In early 2025, astronomers detected substantial oxygen in JADES-GS-z14-0 — the most distant detection of a heavy element ever made. The implications are not subtle.

Oxygen, like every element heavier than hydrogen and helium, doesn’t exist in the early universe. It has to be manufactured inside stars, then released when those stars die in supernovae. To find oxygen in a galaxy that supposedly formed less than 300 million years after the Big Bang, the universe needs to have already done something extraordinary. It needs to have built the first generation of stars, let them live, let them die, scattered their heavy elements into space, and then formed a second generation of stars from the enriched debris — all in less time than it takes for a tree on Earth to grow to maturity.

“It’s a very complicated cycle to get as much oxygen as this galaxy has,” Rieke said. “So, it is genuinely mind boggling.”

The discovery isn’t isolated. Multiple JWST surveys have now found early galaxies showing chemical signatures that imply they had been forming stars for at least 100 million years before being observed — meaning the actual first stars must have ignited even earlier than that.

In the standard cosmological model, there isn’t enough time for any of this. Astronomers have a name for the contradiction. They call it the “impossibly early galaxy problem.”

The paper that says the universe might be twice as old

Most cosmologists are responding to this by revising their models of how galaxies form, not by revising the age of the universe itself. The mainstream view is that galaxy formation in the early universe was faster and more efficient than anyone realised — but the universe is still roughly 13.8 billion years old.

A minority view is going further.

In September 2023, Rajendra Gupta — a physicist at the University of Ottawa — published a peer-reviewed paper in Monthly Notices of the Royal Astronomical Society, one of the most respected journals in astronomy.

Gupta’s proposal is striking. By combining two modifications to the standard cosmological model — a concept called “tired light” (where photons lose energy as they travel through space) and a framework in which the constants of physics vary over time — he derived a new age for the universe.

26.7 billion years.

Almost exactly twice the standard estimate.

In Gupta’s model, the universe at the redshift of JADES-GS-z14-0 is not 300 million years old. It’s nearly 4 billion years old. Suddenly, the existence of mature, oxygen-rich, massive galaxies at that point is no longer mysterious. They had plenty of time to form.

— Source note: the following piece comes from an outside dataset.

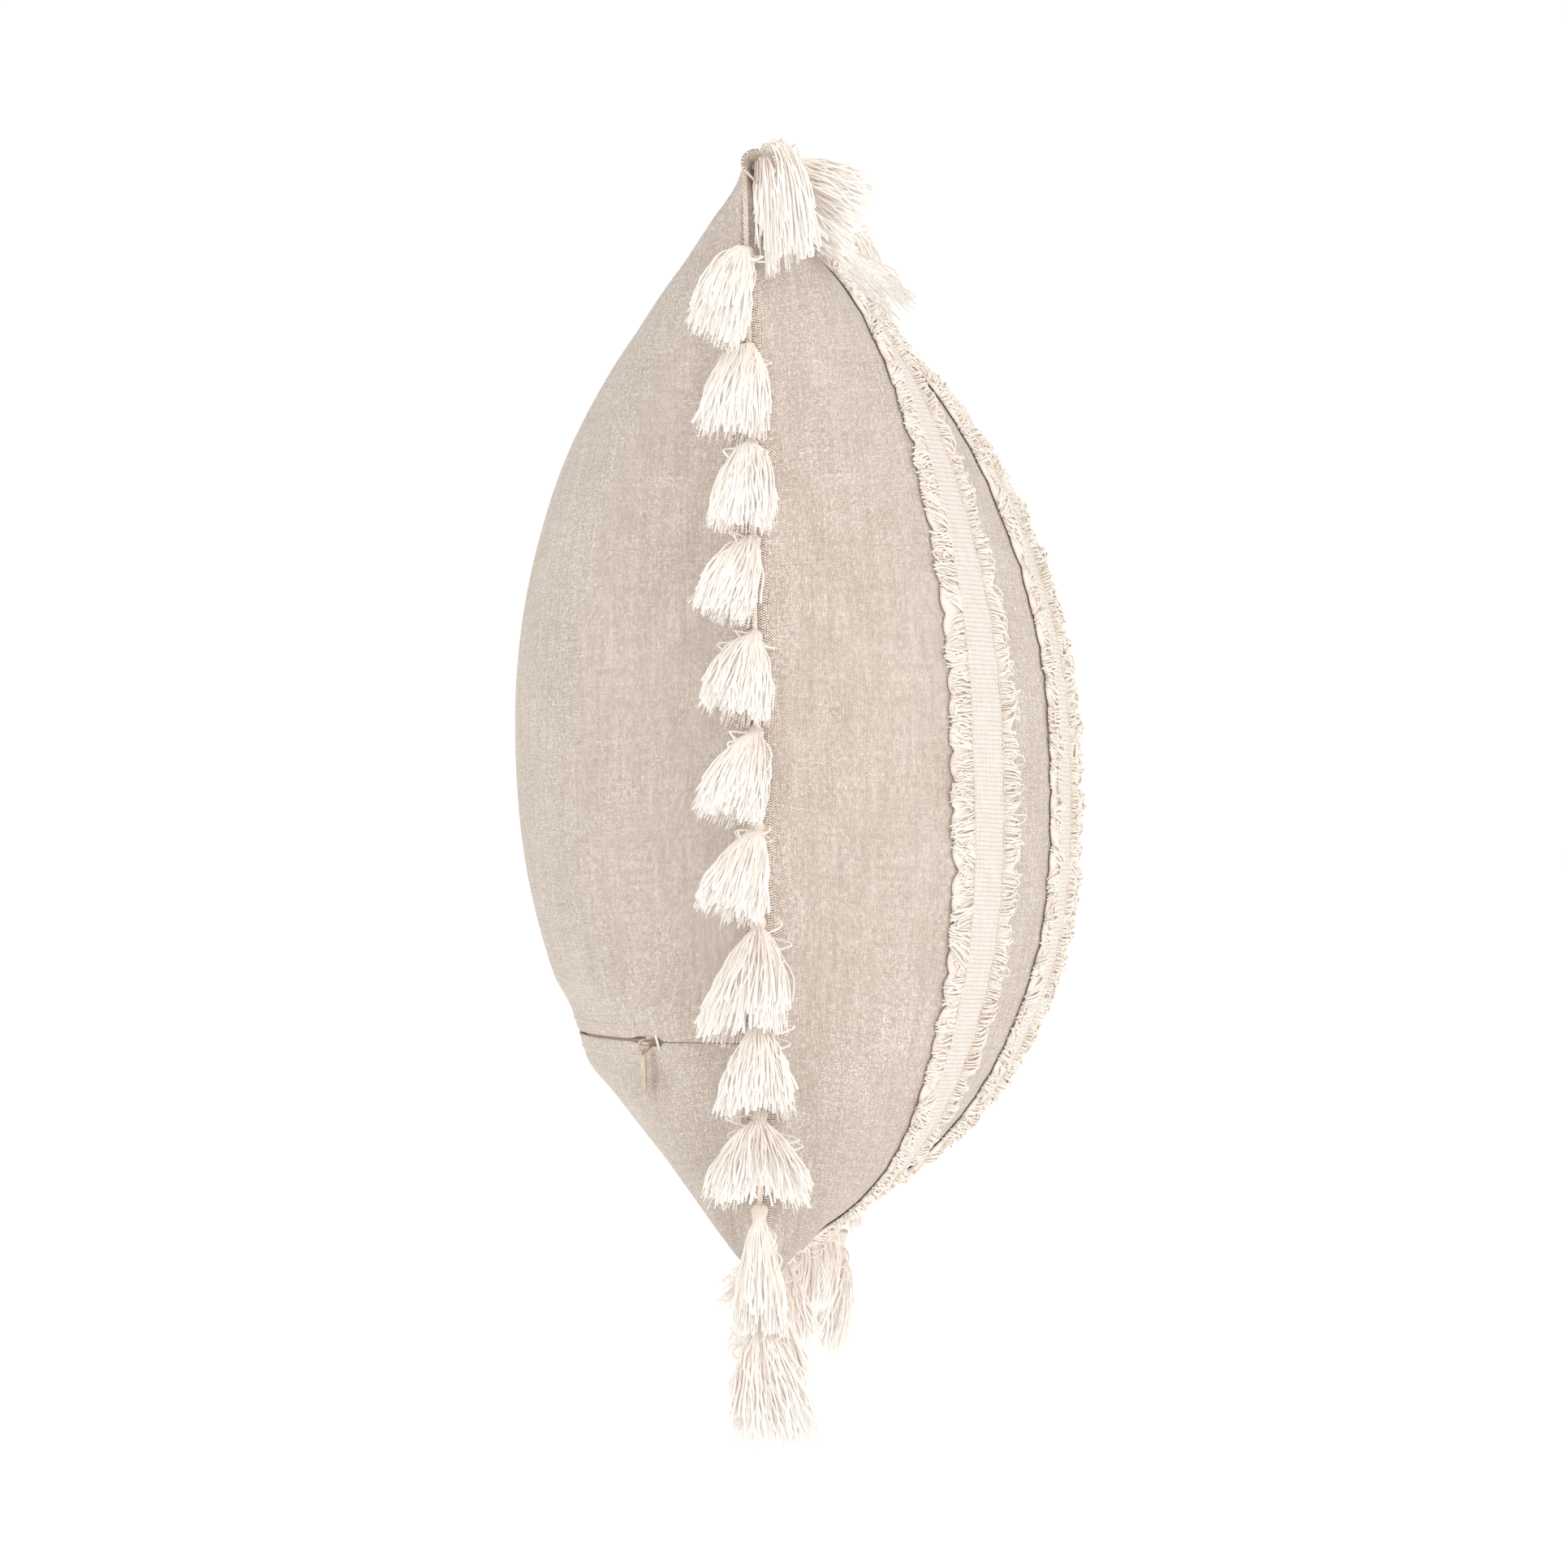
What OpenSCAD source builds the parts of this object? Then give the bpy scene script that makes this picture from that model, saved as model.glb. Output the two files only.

Why this isn’t yet a revolution

It’s important to be careful here. Gupta’s model is real, published, peer-reviewed — but it is not the consensus view. Most cosmologists don’t think the universe is 26.7 billion years old. They think there’s something wrong with our model of galaxy formation, not our model of cosmic chronology.

The standard Lambda-CDM cosmological model has survived an enormous number of observational tests over the past three decades. It successfully predicts the structure of the cosmic microwave background, the distribution of galaxies across the sky, the abundance of light elements, and the way the universe is expanding. Throwing it out would require explaining how all of those predictions could still happen to come out right even though the underlying timeline is wrong.

But Gupta’s paper isn’t alone. Other peer-reviewed papers — including work on what’s called an “ellipsoidal universe” model — have begun proposing modifications that would resolve the impossibly early galaxy problem by adjusting cosmic age. They are minority papers. They are also serious, published, and being cited.

When enough minority papers start asking the same question, the question stops being fringe and starts being interesting.

What happens next

JWST keeps observing. Every year it finds galaxies further back in time, and so far, every year the picture gets stranger rather than clearer.

If the trend continues — if we keep finding massive, chemically mature galaxies at redshifts that should be too early for them to exist — pressure will keep building on the standard model. Either galaxy formation theory needs a fundamental rework, or the cosmological framework itself does.

For now, the safest position is this: the universe is almost certainly around 13.8 billion years old. But the gap between almost certainly and certainly has gotten meaningfully wider in the last four years.

We have, for the first time in modern cosmology, real published papers in real journals asking whether the entire timeline might be wrong.

That doesn’t happen often. It’s worth noticing when it does.